-- Collected material --
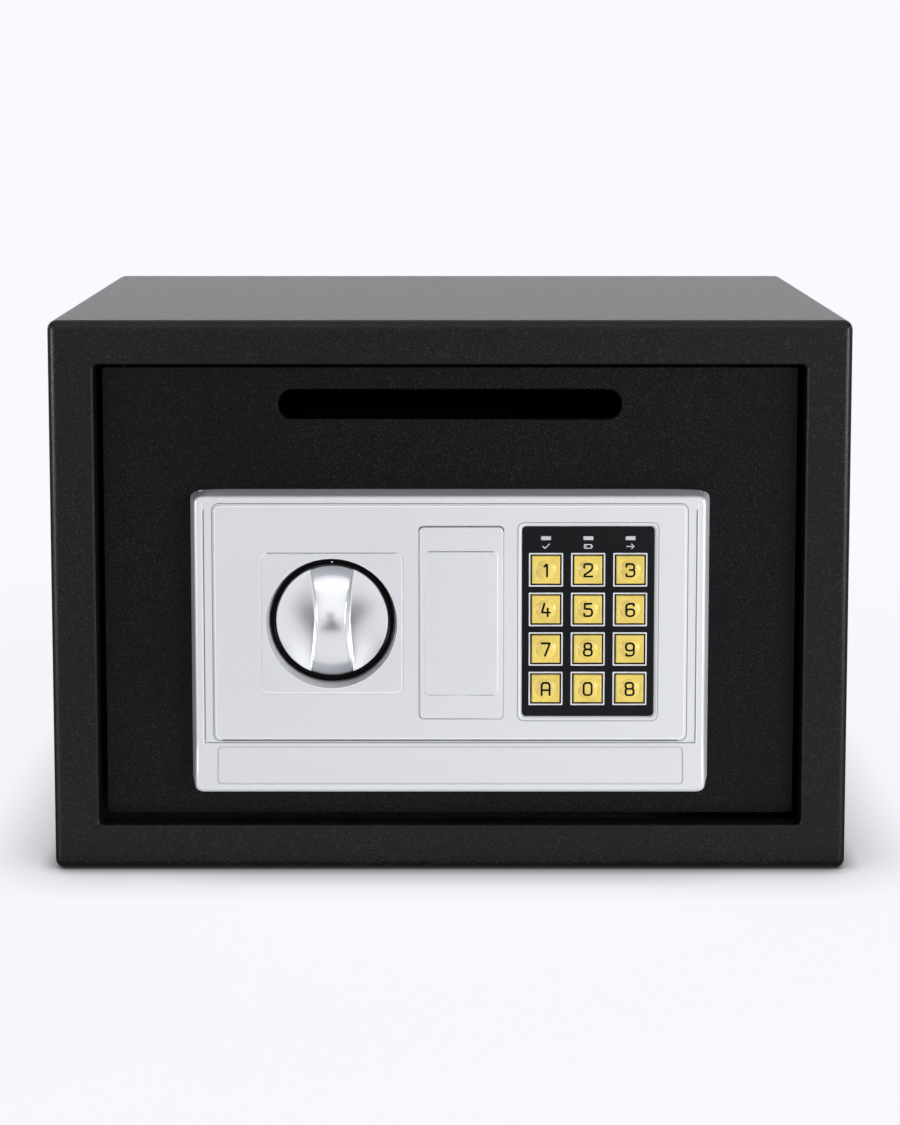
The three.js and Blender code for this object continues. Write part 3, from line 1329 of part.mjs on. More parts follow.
piece('body_shell', bodyShell(), paint, cabinet);
piece('back_panel', backPanel(), paint, cabinet);
piece('floor_mat', floorMat(), carpet, cabinet);
piece('bolt_keeper', boltKeeper(), zinc, cabinet);
piece('hinge_bracket_upper', hingeBracket(1), paint, cabinet);
piece('hinge_bracket_lower', hingeBracket(-1), paint, cabinet);

piece('door_plate', doorPlate(), paint, door);
piece('hinge_ear_upper', hingeEar(1), paint, door);
piece('hinge_ear_lower', hingeEar(-1), paint, door);
piece('hinge_pin_upper', hingePin(1), steel, door);
piece('hinge_pin_lower', hingePin(-1), steel, door);
piece('deposit_chute', depositChute(), paint, door);

piece('panel_housing', panelHousing(), silver, door);
piece('knob_ring', knobRing(), black, door);
piece('knob', knob(), knobSilver, door);
piece('knob_spindle', knobSpindle(), steel, door);
piece('drive_disc', driveDisc(), steel, door);
piece('key_cover', keyCover(), silver, door);
piece('override_barrel', overrideBarrel(), brass, door);
piece('override_plug', overridePlug(), brass, door);
piece('override_arm', overrideArm(), steel, door);

const keypad = new THREE.Group();
door.add(keypad);
piece('keypad_plate', keypadPlate(), black, keypad);
piece('circuit_board', circuitBoard(), boardGreen, keypad);
const legends = ['1', '2', '3', '4', '5', '6', '7', '8', '9', 'a', '0', 'b'];
keyPlaces().forEach(({ x, z }, i) => {
  piece(`key_${legends[i]}`, keyCap(), gold, keypad).position.set(x, 0, z);
});
lightPlaces().forEach(({ x, z }, i) => {
  piece(`indicator_${i + 1}`, indicatorLight(), lamp, keypad).position.set(x, 0, z);
});

piece('bolt_carriage', boltCarriage(), zinc, door);
piece('bolt_lower', lockBolt(BOLT_ZS[0]), steel, door);
piece('bolt_upper', lockBolt(BOLT_ZS[1]), steel, door);
piece('bolt_guide', boltGuide(), zinc, door);
studPlaces().forEach(({ x, z }, i) => piece(`guide_stud_${i + 1}`, guideStud(x, z), steel, door));
piece('solenoid_yoke', solenoidYoke(), zinc, door);
piece('solenoid_coil', solenoidCoil(), copper, door);
piece('solenoid_plunger', solenoidPlunger(), steel, door);

piece('lock_case', lockCase(), greyPlastic, door);
piece('battery_tray', batteryTray(), greyPlastic, door);
for (let i = 0; i < CELL_COUNT; i += 1) piece(`battery_cell_${i + 1}`, batteryCell(i), cellSleeve, door);
piece('battery_cover', batteryCover(), greyPlastic, door);
piece('reset_button', resetButton(), red, door);

export default safe;
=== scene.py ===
import json
import math

import bmesh
import bpy
from mathutils import Matrix, Vector
from mathutils.bvhtree import BVHTree


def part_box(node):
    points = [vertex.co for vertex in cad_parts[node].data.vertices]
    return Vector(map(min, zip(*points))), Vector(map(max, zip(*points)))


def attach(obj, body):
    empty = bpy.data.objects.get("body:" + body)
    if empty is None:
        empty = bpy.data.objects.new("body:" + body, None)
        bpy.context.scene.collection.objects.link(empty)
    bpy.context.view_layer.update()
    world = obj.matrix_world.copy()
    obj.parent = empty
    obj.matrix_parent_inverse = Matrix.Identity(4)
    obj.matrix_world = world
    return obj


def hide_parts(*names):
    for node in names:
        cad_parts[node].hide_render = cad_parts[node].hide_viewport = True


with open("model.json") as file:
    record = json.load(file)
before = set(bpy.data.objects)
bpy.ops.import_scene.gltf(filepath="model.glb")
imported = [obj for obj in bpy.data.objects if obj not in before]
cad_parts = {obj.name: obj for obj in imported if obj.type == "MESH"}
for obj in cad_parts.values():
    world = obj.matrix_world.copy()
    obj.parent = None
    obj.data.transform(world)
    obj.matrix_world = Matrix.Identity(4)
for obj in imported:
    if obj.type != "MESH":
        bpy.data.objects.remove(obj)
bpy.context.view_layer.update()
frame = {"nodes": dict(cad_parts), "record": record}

# Units and the camera, which stands where the photograph's does and looks down a little more
MM = 0.001
CAMERA_AHEAD = 1138 * MM
CAMERA_HEIGHT = 352 * MM
CAMERA_PITCH = math.radians(6.15)
CAMERA_LENS = 84.5
CAMERA_SHIFT = -0.185
CAMERA_CLIP = 100

# Lamps: a wide one ahead and to the right, and strips above and on both sides for the rounded edges
FRONT_LAMP = dict(at=(1.5, -2.3, 0.5), size=(1.0, 0.5), power=41.0)
TOP_STRIP = dict(at=(0, -1.1, 1.45), size=(2.4, 0.12), power=3.5)
SIDE_STRIP = dict(at=(1.3, -0.95, 0.12), size=(0.35, 0.5), power=18.0)
LAMP_TARGET = (0, -0.12, 0.12)
BACKGROUND = (0.947, 0.955, 0.985)

# The studio's brightness by heading: as matt surfaces meet it, and as shiny ones mirror it
MATT_AHEAD = 0.38
MATT_ABOVE = 0.05
MATT_BEHIND = 0.35
MIRROR_AHEAD = 1.3
MIRROR_ABOVE = 1.05
MIRROR_BEHIND = 0.3
MIRROR_SIDE = 0.5
HORIZON = 1.6

# Between which headings, as parts of a unit vector, one part of the studio gives way to the next
BEHIND_SPAN = (-0.35, 0.25)
SIDE_SPAN = (0.25, 0.62)
ABOVE_SPAN = (0.62, 0.9)
HORIZON_SPAN = (0.16, 0.34)
HORIZON_BEHIND_SPAN = (0.15, 0.6)

# The camera's stand, which shiny surfaces mirror as a dark shape
STAND_X = -0.07
STAND_SIDE_SPAN = (0.04, 0.12)
STAND_TOP_SPAN = (0.06, 0.2)
STAND_AHEAD_SPAN = (-0.6, -0.3)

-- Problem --
Return every line containing "from".

-- Answer --
The three.js and Blender code for this object continues. Write part 3, from line 1329 of part.mjs on. More parts follow.
from mathutils import Matrix, Vector
from mathutils.bvhtree import BVHTree